Monday's Energy Department decision is only one step in the approval process. Other federal and state agencies must sign off, including the Federal Energy Regulatory Commission and the Oregon Department of Environmental Quality.
Oregon Sen. Ron Wyden, who was lukewarm toward the project as chairman of the Energy and Natural Resources Committee, now touts the facility as a needed provider of jobs. Backers say the project would create 2,000 high-wage construction jobs for four years, and 150 permanent jobs in Coos Bay, long an economic backwater.
Recent events in Ukraine, where Russia has annexed the Crimea region, have increased calls for the Obama administration to accelerate approvals of gas exports as a way to put pressure on Russia, a major supplier of gas to world markets. The Jordan Cove project wouldn't directly affect Russian gas deliveries to Europe because exports from Coos Bay would be headed for Asia, but they would have some effect on the overall world supply.

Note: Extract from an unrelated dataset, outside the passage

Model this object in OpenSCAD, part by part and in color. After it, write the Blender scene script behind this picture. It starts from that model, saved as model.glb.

Still, gas exports would not begin until 2019 at the earliest. By then, any number of circumstances could change again, from the global price of gas to Russia's role in the world market.
U.S. gas production could change, too. The environmental consequences of fracking are causing increasing concern, and restrictions on the practice could push prices higher in the future, making exports less attractive.

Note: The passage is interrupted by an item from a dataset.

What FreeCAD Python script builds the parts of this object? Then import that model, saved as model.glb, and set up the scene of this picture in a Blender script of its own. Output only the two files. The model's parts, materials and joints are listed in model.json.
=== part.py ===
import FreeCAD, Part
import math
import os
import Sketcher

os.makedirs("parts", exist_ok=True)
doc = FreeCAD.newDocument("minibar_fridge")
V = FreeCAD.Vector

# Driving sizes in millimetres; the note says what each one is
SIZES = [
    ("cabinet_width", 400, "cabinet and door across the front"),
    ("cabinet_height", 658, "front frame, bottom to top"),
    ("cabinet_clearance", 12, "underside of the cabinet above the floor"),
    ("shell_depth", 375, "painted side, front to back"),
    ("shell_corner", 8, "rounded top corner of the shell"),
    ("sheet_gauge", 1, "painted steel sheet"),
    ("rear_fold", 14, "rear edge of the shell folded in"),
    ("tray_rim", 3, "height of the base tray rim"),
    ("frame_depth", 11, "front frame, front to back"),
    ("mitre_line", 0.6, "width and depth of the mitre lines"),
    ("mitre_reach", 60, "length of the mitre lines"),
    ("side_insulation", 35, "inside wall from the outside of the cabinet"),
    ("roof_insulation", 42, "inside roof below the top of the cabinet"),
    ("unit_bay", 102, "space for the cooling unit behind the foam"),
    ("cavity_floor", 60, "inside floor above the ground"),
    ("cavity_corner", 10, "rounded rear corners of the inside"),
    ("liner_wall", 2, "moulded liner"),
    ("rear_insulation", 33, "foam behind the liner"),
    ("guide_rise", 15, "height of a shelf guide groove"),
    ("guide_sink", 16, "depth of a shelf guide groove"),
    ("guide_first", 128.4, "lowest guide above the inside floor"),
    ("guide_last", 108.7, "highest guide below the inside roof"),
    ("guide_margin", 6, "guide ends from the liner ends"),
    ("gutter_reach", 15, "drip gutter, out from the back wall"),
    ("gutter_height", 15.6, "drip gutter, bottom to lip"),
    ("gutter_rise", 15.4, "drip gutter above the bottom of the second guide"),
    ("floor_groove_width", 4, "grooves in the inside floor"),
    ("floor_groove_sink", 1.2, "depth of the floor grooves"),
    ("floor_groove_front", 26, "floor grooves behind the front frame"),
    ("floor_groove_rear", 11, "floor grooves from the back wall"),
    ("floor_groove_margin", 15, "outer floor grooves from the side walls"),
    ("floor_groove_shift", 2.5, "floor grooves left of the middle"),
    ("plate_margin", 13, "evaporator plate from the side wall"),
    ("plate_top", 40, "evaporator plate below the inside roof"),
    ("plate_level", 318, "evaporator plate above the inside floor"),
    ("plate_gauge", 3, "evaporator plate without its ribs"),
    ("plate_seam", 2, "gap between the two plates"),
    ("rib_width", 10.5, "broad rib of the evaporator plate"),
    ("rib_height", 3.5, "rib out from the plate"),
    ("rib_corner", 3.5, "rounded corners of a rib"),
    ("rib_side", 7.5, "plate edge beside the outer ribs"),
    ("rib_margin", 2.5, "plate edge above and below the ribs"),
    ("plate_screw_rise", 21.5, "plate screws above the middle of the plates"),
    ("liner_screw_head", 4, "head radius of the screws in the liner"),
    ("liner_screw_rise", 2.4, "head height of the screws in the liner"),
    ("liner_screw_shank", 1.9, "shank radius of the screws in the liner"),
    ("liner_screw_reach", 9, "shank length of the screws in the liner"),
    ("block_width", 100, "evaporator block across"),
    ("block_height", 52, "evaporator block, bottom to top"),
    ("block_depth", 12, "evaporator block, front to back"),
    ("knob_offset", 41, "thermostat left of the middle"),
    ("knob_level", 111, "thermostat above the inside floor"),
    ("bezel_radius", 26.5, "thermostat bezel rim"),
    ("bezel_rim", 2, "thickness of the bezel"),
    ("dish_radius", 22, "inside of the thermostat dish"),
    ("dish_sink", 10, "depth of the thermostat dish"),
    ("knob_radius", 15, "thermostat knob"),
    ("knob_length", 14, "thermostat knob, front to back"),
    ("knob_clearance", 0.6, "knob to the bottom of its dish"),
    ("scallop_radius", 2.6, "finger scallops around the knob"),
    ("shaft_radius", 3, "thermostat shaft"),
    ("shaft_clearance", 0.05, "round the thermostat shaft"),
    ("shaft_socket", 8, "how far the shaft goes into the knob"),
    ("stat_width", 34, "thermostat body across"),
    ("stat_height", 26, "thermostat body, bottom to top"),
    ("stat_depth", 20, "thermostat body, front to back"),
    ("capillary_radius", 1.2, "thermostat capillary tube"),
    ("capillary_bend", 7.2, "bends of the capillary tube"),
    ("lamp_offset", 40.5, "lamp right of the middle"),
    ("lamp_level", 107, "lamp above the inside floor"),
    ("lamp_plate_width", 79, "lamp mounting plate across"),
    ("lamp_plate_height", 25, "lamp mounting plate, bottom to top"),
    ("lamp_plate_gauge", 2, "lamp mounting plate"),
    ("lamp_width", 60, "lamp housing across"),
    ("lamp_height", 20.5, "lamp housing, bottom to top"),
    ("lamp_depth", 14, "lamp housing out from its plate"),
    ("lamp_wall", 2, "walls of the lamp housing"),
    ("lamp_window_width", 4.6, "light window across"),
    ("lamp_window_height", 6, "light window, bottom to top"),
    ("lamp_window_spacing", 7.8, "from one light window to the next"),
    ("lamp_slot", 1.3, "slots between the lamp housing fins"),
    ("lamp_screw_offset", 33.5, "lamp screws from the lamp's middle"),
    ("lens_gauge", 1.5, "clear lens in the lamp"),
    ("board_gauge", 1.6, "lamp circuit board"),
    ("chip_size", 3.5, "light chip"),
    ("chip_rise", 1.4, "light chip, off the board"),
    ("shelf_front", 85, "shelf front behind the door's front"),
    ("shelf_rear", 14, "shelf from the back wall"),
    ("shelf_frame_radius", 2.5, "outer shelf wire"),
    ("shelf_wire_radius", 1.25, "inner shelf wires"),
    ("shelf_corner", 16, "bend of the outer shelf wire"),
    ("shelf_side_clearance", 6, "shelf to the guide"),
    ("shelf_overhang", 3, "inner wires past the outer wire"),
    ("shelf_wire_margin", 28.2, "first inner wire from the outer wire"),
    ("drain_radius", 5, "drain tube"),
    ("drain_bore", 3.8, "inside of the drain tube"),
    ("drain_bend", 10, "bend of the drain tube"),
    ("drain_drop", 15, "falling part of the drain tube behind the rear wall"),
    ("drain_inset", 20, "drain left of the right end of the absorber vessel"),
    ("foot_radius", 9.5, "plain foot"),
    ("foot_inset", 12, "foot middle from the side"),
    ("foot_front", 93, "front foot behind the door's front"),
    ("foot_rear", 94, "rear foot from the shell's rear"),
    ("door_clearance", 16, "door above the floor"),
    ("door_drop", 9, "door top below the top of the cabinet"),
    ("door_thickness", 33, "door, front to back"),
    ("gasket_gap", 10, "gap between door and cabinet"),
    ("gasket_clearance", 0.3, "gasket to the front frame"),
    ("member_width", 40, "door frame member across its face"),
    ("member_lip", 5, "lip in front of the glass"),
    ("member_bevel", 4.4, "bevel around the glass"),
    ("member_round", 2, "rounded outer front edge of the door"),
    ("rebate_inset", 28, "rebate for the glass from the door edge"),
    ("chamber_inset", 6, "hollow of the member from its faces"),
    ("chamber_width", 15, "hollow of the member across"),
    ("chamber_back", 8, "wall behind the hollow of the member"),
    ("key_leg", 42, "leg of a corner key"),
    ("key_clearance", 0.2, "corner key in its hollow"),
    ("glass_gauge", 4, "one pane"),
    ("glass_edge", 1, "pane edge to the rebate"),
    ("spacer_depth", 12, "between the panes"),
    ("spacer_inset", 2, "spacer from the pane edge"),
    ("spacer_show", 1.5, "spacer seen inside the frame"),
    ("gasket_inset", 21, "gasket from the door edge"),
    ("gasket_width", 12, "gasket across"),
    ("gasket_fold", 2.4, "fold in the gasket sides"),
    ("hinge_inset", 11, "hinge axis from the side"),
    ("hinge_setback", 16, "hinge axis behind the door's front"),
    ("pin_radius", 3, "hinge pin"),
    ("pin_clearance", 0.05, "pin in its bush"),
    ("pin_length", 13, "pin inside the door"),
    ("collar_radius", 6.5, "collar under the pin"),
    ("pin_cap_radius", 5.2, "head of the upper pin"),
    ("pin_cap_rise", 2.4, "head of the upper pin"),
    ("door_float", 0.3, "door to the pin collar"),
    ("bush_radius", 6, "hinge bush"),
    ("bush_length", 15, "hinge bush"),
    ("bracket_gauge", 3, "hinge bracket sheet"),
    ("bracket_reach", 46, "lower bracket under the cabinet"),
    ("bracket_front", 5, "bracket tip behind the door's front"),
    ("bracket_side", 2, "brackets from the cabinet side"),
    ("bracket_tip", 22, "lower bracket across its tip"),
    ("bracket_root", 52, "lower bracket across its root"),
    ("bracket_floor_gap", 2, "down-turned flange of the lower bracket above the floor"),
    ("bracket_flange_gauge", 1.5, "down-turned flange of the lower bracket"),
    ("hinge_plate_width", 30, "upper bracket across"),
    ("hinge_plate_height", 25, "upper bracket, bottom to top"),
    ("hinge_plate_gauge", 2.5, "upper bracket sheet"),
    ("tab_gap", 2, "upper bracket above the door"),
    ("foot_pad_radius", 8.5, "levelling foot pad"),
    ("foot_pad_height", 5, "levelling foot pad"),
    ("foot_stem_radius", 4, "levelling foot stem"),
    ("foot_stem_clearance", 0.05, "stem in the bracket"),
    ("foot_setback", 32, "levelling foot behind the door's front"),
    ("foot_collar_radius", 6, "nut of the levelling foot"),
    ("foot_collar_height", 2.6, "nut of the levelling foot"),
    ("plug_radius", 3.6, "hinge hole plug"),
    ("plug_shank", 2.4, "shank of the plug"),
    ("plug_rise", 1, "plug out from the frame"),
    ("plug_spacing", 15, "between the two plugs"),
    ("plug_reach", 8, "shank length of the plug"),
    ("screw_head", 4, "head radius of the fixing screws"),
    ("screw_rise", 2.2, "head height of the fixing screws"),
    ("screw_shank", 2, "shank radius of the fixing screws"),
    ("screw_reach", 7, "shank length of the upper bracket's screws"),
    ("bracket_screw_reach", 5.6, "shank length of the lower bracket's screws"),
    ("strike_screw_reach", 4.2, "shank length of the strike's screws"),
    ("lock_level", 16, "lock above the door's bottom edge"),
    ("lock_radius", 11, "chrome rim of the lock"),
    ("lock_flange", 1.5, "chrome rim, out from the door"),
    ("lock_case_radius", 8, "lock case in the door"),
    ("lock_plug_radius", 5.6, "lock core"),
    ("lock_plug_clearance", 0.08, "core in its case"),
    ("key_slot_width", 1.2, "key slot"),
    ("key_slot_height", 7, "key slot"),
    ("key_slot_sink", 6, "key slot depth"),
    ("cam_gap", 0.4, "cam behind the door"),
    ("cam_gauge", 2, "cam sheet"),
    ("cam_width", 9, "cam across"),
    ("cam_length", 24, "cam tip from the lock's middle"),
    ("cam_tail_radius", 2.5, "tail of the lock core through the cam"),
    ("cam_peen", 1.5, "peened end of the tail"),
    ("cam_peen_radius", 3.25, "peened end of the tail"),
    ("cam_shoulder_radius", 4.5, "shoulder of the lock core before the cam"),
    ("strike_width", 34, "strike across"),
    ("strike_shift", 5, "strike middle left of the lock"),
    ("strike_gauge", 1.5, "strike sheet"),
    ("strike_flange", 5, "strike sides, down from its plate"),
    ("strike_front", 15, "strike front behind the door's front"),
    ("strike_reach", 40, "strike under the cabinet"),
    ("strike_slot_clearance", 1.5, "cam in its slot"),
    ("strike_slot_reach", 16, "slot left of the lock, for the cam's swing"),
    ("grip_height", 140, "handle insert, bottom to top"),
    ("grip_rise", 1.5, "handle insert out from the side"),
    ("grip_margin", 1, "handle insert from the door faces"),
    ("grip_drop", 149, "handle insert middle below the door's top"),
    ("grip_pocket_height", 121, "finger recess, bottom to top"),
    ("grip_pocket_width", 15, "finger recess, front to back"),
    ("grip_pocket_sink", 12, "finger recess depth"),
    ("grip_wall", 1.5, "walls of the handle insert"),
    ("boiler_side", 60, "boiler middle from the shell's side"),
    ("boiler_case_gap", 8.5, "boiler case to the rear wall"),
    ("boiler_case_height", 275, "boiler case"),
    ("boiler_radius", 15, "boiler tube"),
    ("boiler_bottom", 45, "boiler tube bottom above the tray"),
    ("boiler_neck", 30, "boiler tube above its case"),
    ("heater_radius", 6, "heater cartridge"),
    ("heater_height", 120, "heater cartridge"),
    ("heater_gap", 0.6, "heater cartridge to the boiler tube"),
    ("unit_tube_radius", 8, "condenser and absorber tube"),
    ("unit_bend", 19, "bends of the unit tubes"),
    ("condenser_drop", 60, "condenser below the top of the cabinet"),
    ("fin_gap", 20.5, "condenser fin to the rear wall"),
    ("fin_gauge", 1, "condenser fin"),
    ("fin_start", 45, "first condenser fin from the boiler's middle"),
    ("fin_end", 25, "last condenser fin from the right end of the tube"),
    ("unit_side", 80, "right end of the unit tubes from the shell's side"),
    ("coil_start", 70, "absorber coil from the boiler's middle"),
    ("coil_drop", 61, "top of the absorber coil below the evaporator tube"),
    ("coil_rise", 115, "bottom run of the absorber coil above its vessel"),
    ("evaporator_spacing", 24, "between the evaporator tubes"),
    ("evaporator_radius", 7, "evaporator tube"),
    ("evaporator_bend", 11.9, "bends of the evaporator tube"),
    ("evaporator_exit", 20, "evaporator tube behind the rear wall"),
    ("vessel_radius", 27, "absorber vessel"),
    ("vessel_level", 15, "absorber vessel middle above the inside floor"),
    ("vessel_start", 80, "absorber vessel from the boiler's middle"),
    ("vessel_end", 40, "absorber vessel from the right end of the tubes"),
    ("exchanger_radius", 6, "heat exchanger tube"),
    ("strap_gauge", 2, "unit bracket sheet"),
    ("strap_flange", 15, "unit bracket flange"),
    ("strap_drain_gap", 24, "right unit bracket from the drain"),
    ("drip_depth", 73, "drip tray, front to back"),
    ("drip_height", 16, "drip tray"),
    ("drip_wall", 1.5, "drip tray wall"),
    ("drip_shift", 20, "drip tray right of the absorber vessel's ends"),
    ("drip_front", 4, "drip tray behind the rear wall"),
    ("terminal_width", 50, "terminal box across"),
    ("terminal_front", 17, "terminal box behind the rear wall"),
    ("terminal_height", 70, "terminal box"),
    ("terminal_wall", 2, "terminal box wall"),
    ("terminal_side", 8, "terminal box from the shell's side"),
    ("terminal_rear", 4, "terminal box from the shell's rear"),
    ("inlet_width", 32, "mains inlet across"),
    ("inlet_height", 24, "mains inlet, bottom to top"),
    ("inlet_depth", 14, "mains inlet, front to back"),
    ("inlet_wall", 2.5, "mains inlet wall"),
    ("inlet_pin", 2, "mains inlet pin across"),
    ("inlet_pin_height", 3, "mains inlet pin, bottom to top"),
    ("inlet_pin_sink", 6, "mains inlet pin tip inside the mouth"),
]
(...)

Environmental concerns over the pipeline route through parts of Jackson County also will play a role in the approval process, as could challenges from property owners. And opponents question the wisdom of putting a liquefied natural gas facility in a known earthquake and tsunami zone — not idle concerns.
In the end, state and congressional leaders must ensure that any benefits to Oregon's economy are worth the risk to the environment inherent in building a gas pipeline and an LNG export plant.